● Task prompt:
Give back the whole listing exactly as shown.

● Source material:
----

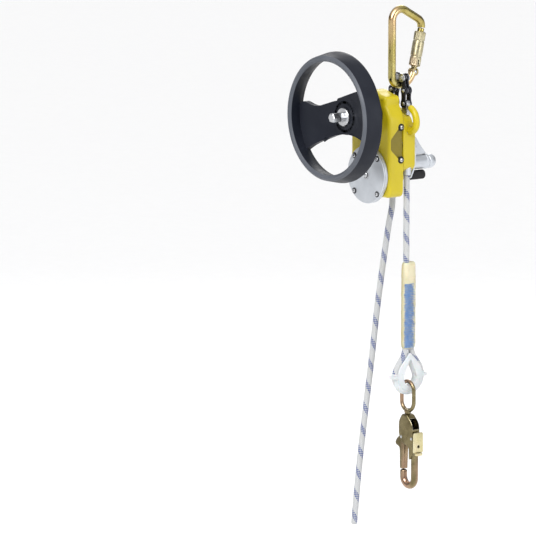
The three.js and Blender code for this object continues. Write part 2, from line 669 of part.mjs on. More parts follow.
// The rope's loop around the thimble, from one side of the splice to the other.
function eyePath() {
  const shoulderZ = SPLICE_BOTTOM_Z - 7;
  const reach = Math.hypot(ROPE_R, shoulderZ - EYE_Z);
  const toShoulder = Math.atan2(shoulderZ - EYE_Z, ROPE_R);
  const touch = toShoulder - Math.acos(EYE_WRAP_R / reach);
  const legEnd = [EYE_WRAP_R * Math.cos(touch), EYE_WRAP_R * Math.sin(touch)];
  const bendEnd = [0.3 * legEnd[0] + 0.7 * ROPE_R, EYE_Z + 0.3 * legEnd[1] + 0.7 * (shoulderZ - EYE_Z)];
  const path = new THREE.Path();
  path.moveTo(EYE_Y + ROPE_R, SPLICE_BOTTOM_Z - GAP);
  path.quadraticCurveTo(EYE_Y + ROPE_R, shoulderZ, EYE_Y + bendEnd[0], bendEnd[1]);
  path.absarc(EYE_Y, EYE_Z, EYE_WRAP_R, touch, Math.PI - touch, true);
  path.lineTo(EYE_Y - bendEnd[0], bendEnd[1]);
  path.quadraticCurveTo(EYE_Y - ROPE_R, shoulderZ, EYE_Y - ROPE_R, SPLICE_BOTTOM_Z - GAP);
  return path;
}

// A drop shape in Y and Z: a circle below, drawn up to a point.
function dropShape(radius, centreZ, apexZ) {
  const touch = Math.asin(radius / (apexZ - centreZ));
  const shape = new THREE.Shape();
  shape.absarc(EYE_Y, centreZ, radius, Math.PI - touch, touch + 2 * Math.PI, false);
  shape.lineTo(EYE_Y, apexZ);
  return shape;
}

function makeThimble() {
  const outer = plateYZ(dropShape(24.5, EYE_Z, -521), [LOAD_X - THIMBLE_HALF, LOAD_X + THIMBLE_HALF], 12);
  const hole = plateYZ(dropShape(THIMBLE_HOLE_R, THIMBLE_HOLE_Z, -530), [LOAD_X - 9, LOAD_X + 9], 10);
  const straps = block([LOAD_X - THIMBLE_HALF, LOAD_X + THIMBLE_HALF],
    [EYE_Y - 33, EYE_Y + 33], [-561, -556]);
  const groove = bar(new PlaneCurve(eyePath(), onPlaneX(LOAD_X)), ROPE_R + GAP, 28, 8);
  addPiece('thimble', cut(union(outer, straps), hole, groove), FINISH.milkyPlastic);
}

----

● Response:
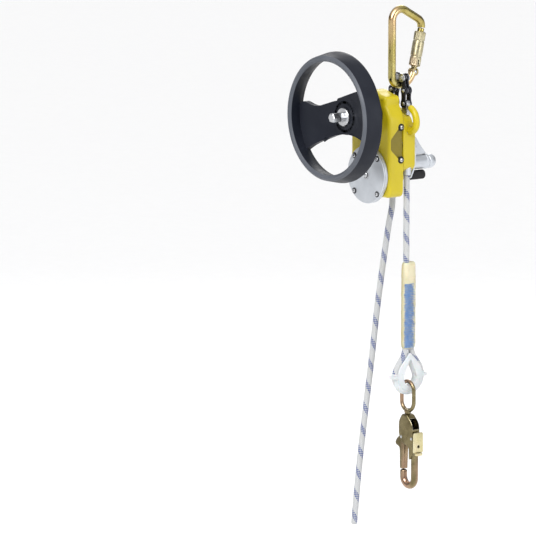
The three.js and Blender code for this object continues. Write part 2, from line 669 of part.mjs on. More parts follow.
// The rope's loop around the thimble, from one side of the splice to the other.
function eyePath() {
  const shoulderZ = SPLICE_BOTTOM_Z - 7;
  const reach = Math.hypot(ROPE_R, shoulderZ - EYE_Z);
  const toShoulder = Math.atan2(shoulderZ - EYE_Z, ROPE_R);
  const touch = toShoulder - Math.acos(EYE_WRAP_R / reach);
  const legEnd = [EYE_WRAP_R * Math.cos(touch), EYE_WRAP_R * Math.sin(touch)];
  const bendEnd = [0.3 * legEnd[0] + 0.7 * ROPE_R, EYE_Z + 0.3 * legEnd[1] + 0.7 * (shoulderZ - EYE_Z)];
  const path = new THREE.Path();
  path.moveTo(EYE_Y + ROPE_R, SPLICE_BOTTOM_Z - GAP);
  path.quadraticCurveTo(EYE_Y + ROPE_R, shoulderZ, EYE_Y + bendEnd[0], bendEnd[1]);
  path.absarc(EYE_Y, EYE_Z, EYE_WRAP_R, touch, Math.PI - touch, true);
  path.lineTo(EYE_Y - bendEnd[0], bendEnd[1]);
  path.quadraticCurveTo(EYE_Y - ROPE_R, shoulderZ, EYE_Y - ROPE_R, SPLICE_BOTTOM_Z - GAP);
  return path;
}

// A drop shape in Y and Z: a circle below, drawn up to a point.
function dropShape(radius, centreZ, apexZ) {
  const touch = Math.asin(radius / (apexZ - centreZ));
  const shape = new THREE.Shape();
  shape.absarc(EYE_Y, centreZ, radius, Math.PI - touch, touch + 2 * Math.PI, false);
  shape.lineTo(EYE_Y, apexZ);
  return shape;
}

function makeThimble() {
  const outer = plateYZ(dropShape(24.5, EYE_Z, -521), [LOAD_X - THIMBLE_HALF, LOAD_X + THIMBLE_HALF], 12);
  const hole = plateYZ(dropShape(THIMBLE_HOLE_R, THIMBLE_HOLE_Z, -530), [LOAD_X - 9, LOAD_X + 9], 10);
  const straps = block([LOAD_X - THIMBLE_HALF, LOAD_X + THIMBLE_HALF],
    [EYE_Y - 33, EYE_Y + 33], [-561, -556]);
  const groove = bar(new PlaneCurve(eyePath(), onPlaneX(LOAD_X)), ROPE_R + GAP, 28, 8);
  addPiece('thimble', cut(union(outer, straps), hole, groove), FINISH.milkyPlastic);
}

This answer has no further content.